The root cause team also performed an extent of condition review on other heat exchangers. The team reviewing the condition of the recirculation spray heat exchangers, bearing cooling heat exchangers, and the main control room chillers. The team also addressed why previous corrective actions were inadequate and the organizational factors which contributed to these events. The licensee determined the following corrective actions to prevent recurrence; transfer ownership of the chemistry control program to Chemistry and allowed them to change chemicals that are required to prevent fouling, created a preventative maintenance task to clean the heat exchanger in the January-February time frame, and change the acceptance criteria and post cleaning inspections to insure tubing is completely free of debris. In addition, licensee management rejected a corrective action to modify the CC system by installing a bypass line to allow higher flow through the SW side.

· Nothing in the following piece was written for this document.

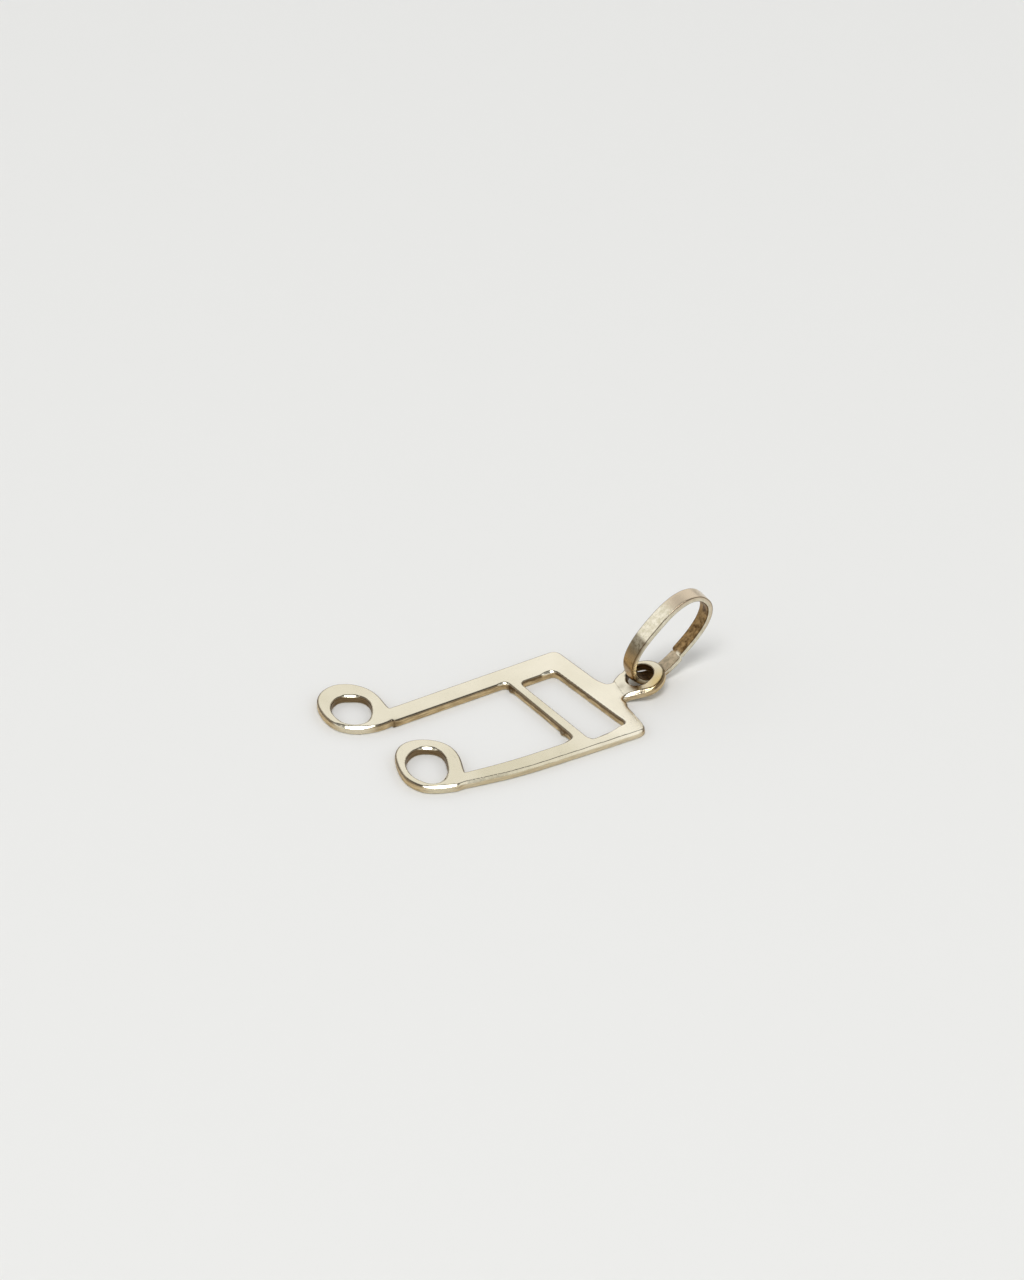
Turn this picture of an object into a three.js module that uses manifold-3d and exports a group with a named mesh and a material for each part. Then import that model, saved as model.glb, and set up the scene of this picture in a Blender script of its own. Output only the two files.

.4 Focused Review of Plant Issues

CR002199 Water Intrusion The inspectors performed an in-depth review of the root cause evaluation and corrective actions associated with the October 7, 2006, water intrusion into the turbine building and emergency switchgear room. This event was entered into the licensees corrective action program as CR 002199. The review included evaluation of the licensees apparent cause report, review of applicable work orders, drawings and engineering documents, discussions with cognizant engineering personnel and a field walkdown of areas of the plant associated with event, as well as, others plants areas which might be susceptible to a similar event. The review focused on the extent of condition determination and the corrective actions taken to date. The inspectors assessed the licensee actions against the requirements of VPAP-1601 and 10 CFR 50, Appendix B, Criterion XVI.

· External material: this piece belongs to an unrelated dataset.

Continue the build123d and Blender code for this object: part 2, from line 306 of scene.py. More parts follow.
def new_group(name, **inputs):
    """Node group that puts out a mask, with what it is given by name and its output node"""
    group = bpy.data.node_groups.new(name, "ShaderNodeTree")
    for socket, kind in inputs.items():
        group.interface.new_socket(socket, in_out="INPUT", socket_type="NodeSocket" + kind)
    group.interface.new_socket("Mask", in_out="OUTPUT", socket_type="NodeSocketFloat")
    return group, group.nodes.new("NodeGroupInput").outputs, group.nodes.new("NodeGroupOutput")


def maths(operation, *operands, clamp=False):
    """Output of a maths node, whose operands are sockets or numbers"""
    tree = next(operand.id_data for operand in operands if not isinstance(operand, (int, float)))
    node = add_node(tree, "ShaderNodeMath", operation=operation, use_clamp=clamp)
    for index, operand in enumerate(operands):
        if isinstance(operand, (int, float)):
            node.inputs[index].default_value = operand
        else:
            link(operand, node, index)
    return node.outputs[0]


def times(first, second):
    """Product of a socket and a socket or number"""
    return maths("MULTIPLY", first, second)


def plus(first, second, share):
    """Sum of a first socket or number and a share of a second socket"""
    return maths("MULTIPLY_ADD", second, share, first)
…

Findings and Observations No findings of significance were identified. The licensees corrective action documents properly identified the cause and interim corrective actions implemented to preclude this same event from re-occurring until identified long term corrective actions could be implemented. The inspectors noted that both ends of some penetrations were sealed.

The work order, which sealed both sides, did not have documentation which justified this action. Licensee specification NUS 2030, Specification for Electrical Installation for Surry Units 1 and 2," specified that sealing should be done on the low side of the penetration. The inspectors observed that the apparent cause involved external flooding barriers into buildings but did not consider potential flooding barriers between the building. During the plant walkdown, the inspector, accompanied by the cognizant engineer, verified visually that installed flood protection barriers between buildings were acceptable. However, some of these barriers were not accessible. Of particular note was the penetrations between the EDG room and the emergency switchgear rooms. A corrective action document was generated to inspect these barriers. The inspectors also noted that external flooding has been the subject of several generic communications. These observations were discuss with plant management.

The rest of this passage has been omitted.